The 840 is going to be just as fast in the real world and you can go bigger for less.
 
About endurance:

As most people know, SSD's will wear out after a while. What most people don't seem to understand is that for the average user even the cheaper modern TLC NAND that the 840 EVO uses will take so long to wear out it's a non-issue.

Depending on how you calculate it for a Windows drive with real-world usage, we see numbers like 20+ years.

http://www.anandtech.com/show/7173/samsung-ssd-840-evo-review-120gb-250gb-500gb-750gb-1tb-models-tested/3

Other:
I forgot to mention the "RAPID MODE" which uses your main System RAM as a fast buffer. It's difficult to determine how much affect this has on performance but I recommend turning it on.

The BENCHMARK will show a huge performance but this is not correct for real-world usage since it's not designed properly to test RAPID MODE.

Originally Samsung stated it used something like 512MB of System RAM I think but it appears that they avoided RESERVING any at all which make a lot of sense so basically the data goes into the System RAM very quickly (for an SSD write) then in turn is written to the SSD and removed from the System RAM.
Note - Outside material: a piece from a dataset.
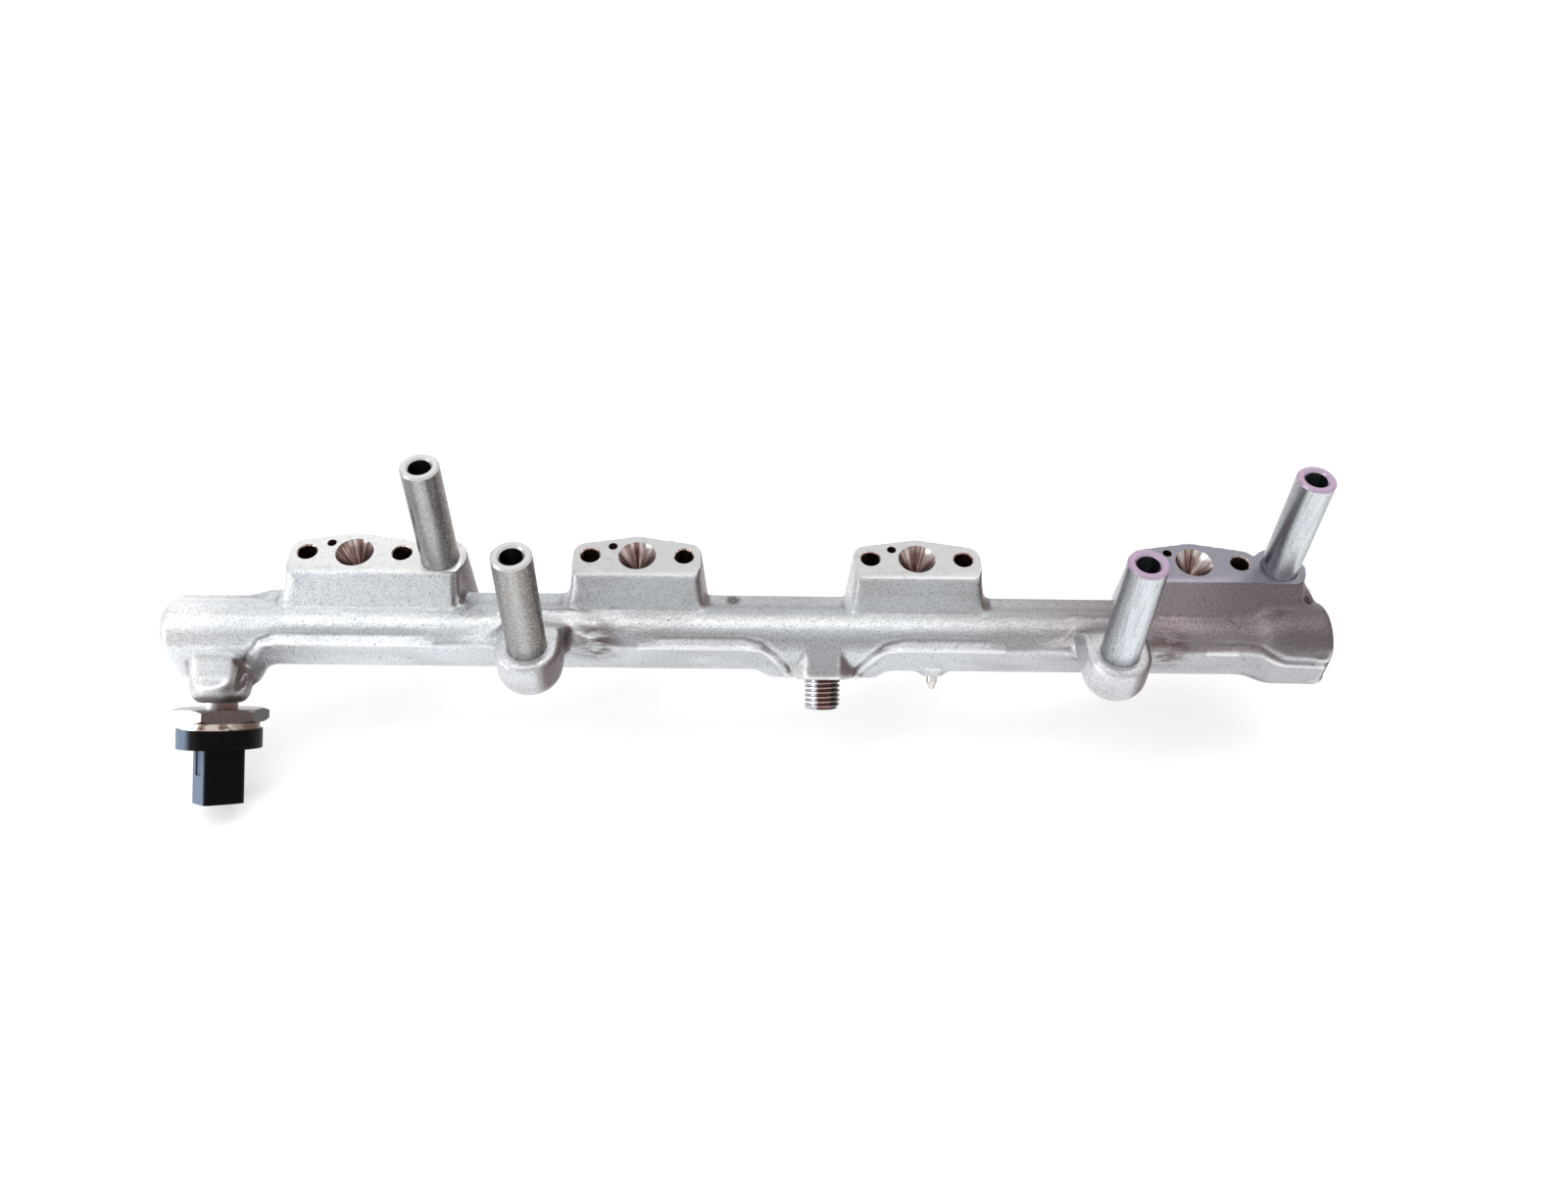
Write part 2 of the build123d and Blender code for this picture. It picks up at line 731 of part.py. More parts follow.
with BuildPart() as sensor_port:
    with BuildSketch(port_section(sensor_x, sensor_fall)):
        with BuildLine():
            Polyline(
                (0, nose_reach),
                (sensor_nose_radius, nose_reach),
                (sensor_nose_radius, thread_reach),
                (sensor_thread_radius, thread_reach),
                (sensor_thread_radius, sensor_boss_reach - neck_length / 2),
                (neck_radius, sensor_boss_reach - neck_length / 2),
                (neck_radius, hexagon_reach + 1),
                (spigot_radius, hexagon_reach + 1),
                (spigot_radius, cell_foot),
                (0, cell_foot),
                close=True,
            )
        make_face()
    revolve(axis=port_axis(sensor_x, sensor_fall))
    with BuildSketch(port_plane(sensor_x, sensor_fall, hexagon_reach)):
        RegularPolygon(hexagon_across_flats / 2, 6, major_radius=False, rotation=hexagon_turn)
    extrude(amount=hexagon_height)
    # the turned chamfer that rounds off the hexagon's corners on both faces
    corner_radius = hexagon_across_flats / sqrt(3)
    with BuildSketch(port_section(sensor_x, sensor_fall)):
        for reach, side in ((hexagon_reach, 1), (flange_reach, -1)):
            with BuildLine():
                Polyline(
                    (corner_radius - 2 * hexagon_chamfer, reach),
                    (corner_radius + 1, reach),
                    (corner_radius + 1, reach + side * hexagon_chamfer * 1.5),
                    close=True,
                )
            make_face()
    revolve(axis=port_axis(sensor_x, sensor_fall), mode=Mode.SUBTRACT)
    with BuildSketch(port_plane(sensor_x, sensor_fall, nose_reach)):
        Circle(sensor_channel_radius)
    extrude(amount=cell_foot - nose_reach, mode=Mode.SUBTRACT)
sensor_port.part.label = "sensor_port"
export_step(sensor_port.part, "parts/sensor_port.step")

with BuildPart() as pressure_cell:
    with BuildSketch(port_plane(sensor_x, sensor_fall, cell_foot)):
        Circle(cell_radius)
    extrude(amount=cell_height)
    with BuildSketch(port_plane(sensor_x, sensor_fall, cell_foot)):
        Circle(cell_pocket_radius)
    extrude(amount=cell_height - cell_membrane, mode=Mode.SUBTRACT)
pressure_cell.part.label = "pressure_cell"
export_step(pressure_cell.part, "parts/pressure_cell.step")

with BuildPart() as sensor_collar:
    with BuildSketch(port_section(sensor_x, sensor_fall)):
        with BuildLine():
            Polyline(
                (spigot_radius, flange_reach),
                (collar_radius, flange_reach),
                (collar_radius, collar_rim),
                (collar_radius - collar_wall, collar_rim),
                (collar_radius - collar_wall, flange_reach + collar_floor),
                (spigot_radius, flange_reach + collar_floor),
                close=True,
            )
        make_face()
    revolve(axis=port_axis(sensor_x, sensor_fall))
sensor_collar.part.label = "sensor_collar"
export_step(sensor_collar.part, "parts/sensor_collar.step")

with BuildPart() as board_support_ring:
    with BuildSketch(port_plane(sensor_x, sensor_fall, flange_reach + collar_floor)):
        Circle(board_radius)
        Circle(board_radius - board_ring_wall, mode=Mode.SUBTRACT)
    extrude(amount=board_reach - flange_reach - collar_floor)
board_support_ring.part.label = "board_support_ring"
export_step(board_support_ring.part, "parts/board_support_ring.step")

with BuildPart() as sensor_circuit_board:
    with BuildSketch(port_plane(sensor_x, sensor_fall, board_reach)):
        Circle(board_radius)
    extrude(amount=board_thickness)
sensor_circuit_board.part.label = "sensor_circuit_board"
export_step(sensor_circuit_board.part, "parts/sensor_circuit_board.step")

with BuildPart() as housing_seal:
    with BuildSketch(port_plane(sensor_x, sensor_fall, collar_rim)):
        Circle(collar_radius)
        Circle(collar_radius - seal_width, mode=Mode.SUBTRACT)
    extrude(amount=seal_thickness)
housing_seal.part.label = "housing_seal"
export_step(housing_seal.part, "parts/housing_seal.step")


def connector_plane(reach):
    """Plane square to the connector, with its own X along the connector's wide side."""
    level = port_plane(sensor_x, sensor_fall, reach)
    wide_side = level.x_dir * cos(radians(connector_turn)) - level.y_dir * sin(radians(connector_turn))
    return Plane(origin=level.origin, x_dir=wide_side, z_dir=level.z_dir)


terminal_places = [((number - 1) * terminal_pitch, 0) for number in range(3)]

with BuildPart() as connector_housing:
    with BuildSketch(port_plane(sensor_x, sensor_fall, connector_foot)):
        Circle(housing_radius)
    extrude(amount=-skirt_depth)
    with BuildSketch(port_plane(sensor_x, sensor_fall, roof_reach)):
        Circle(collar_radius)
    extrude(amount=housing_roof - skirt_depth, mode=Mode.SUBTRACT)
    with BuildSketch(connector_plane(connector_foot)):
        RectangleRounded(connector_width, connector_depth, connector_corner)
    extrude(amount=connector_height)
    with BuildSketch(connector_plane(connector_foot + connector_floor)):
        RectangleRounded(
            connector_width - 2 * connector_wall,
            connector_depth - 2 * connector_wall,
            connector_corner - connector_wall,
        )
    extrude(amount=connector_height, mode=Mode.SUBTRACT)
    # guide grooves on the two narrow sides, beside the ring
    with BuildSketch(connector_plane(connector_foot)):
        with Locations((-connector_width / 2, 0), (connector_width / 2, 0)):
            Rectangle(2 * guide_depth, guide_width)
    extrude(amount=guide_length, mode=Mode.SUBTRACT)
    # slots of the three terminals
    with BuildSketch(connector_plane(roof_reach)):
        with Locations(*terminal_places):
            Rectangle(terminal_width, terminal_thickness)
    extrude(amount=housing_roof + connector_floor, mode=Mode.SUBTRACT)
connector_housing.part.label = "connector_housing"
export_step(connector_housing.part, "parts/connector_housing.step")

for number, place in enumerate(terminal_places, start=1):
    with BuildPart() as sensor_terminal:
        with BuildSketch(connector_plane(board_reach + board_thickness)):
            with Locations(place):
                Rectangle(terminal_width, terminal_thickness)
        extrude(amount=terminal_tip - board_reach - board_thickness)
    sensor_terminal.part.label = f"sensor_terminal_{number}"
    export_step(sensor_terminal.part, f"parts/sensor_terminal_{number}.step")
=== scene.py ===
"""Dresses a forged fuel rail: its forging, its threads, the finish of every piece, and a plain studio."""

import math

import bmesh
import bpy
from bpy.props import (
    FloatProperty,
    FloatVectorProperty,
    IntProperty,
    PointerProperty,
)
from mathutils import Matrix, Vector


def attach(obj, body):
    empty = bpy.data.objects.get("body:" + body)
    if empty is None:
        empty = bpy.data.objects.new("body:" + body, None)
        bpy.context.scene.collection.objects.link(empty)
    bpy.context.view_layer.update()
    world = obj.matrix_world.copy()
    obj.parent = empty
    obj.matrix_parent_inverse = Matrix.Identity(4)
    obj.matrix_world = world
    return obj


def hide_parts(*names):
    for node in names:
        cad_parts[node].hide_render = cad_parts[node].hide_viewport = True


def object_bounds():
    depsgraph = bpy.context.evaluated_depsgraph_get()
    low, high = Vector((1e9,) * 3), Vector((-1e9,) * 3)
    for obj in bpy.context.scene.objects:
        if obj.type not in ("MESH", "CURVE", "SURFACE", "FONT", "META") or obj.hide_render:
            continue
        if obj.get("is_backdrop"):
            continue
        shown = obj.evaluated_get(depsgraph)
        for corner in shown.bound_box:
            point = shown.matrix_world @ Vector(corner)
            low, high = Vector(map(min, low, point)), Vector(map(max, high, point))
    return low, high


bl_info = {
    "name": "Fuel rail dressing",
    "version": (1, 0, 0),
    "blender": (4, 5, 0),
    "location": "3D View > Sidebar > Fuel rail",
    "description": "Makes the forging, the threads and the finishes of a fuel rail",
    "category": "Object",
}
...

My point is there appears to be no reason to NOT turn this feature on. I doubt write volatility due to power loss is much of an issue since this buffer process probably only adds a few milliseconds to the process.

My recommendations then:
1) Get a 120GB or 250GB Samsung 840 EVO (120GB should be enough for most users for just Windows and applications)

2) Install Samsung Magician and:
a) update SSD firmware
b) ensure no obvious issues like AHCI mode not on
c) overprovision
d) assign a PROFILE (OS optimization)
e) benchmark (first without Rapid Mode. Should get in the 500's for read/write assuming a good SATA controller)
f) enable RAPID MODE and reboot

*The OS optimization page is really handy. You can set a basic profile such as "maximum performance" which I did, then modify some of the things that normally you'd have to access from Windows.

I forget if Hibernation was disabled by performance mode or not but I turned it on manually so I ended up with a Customized option.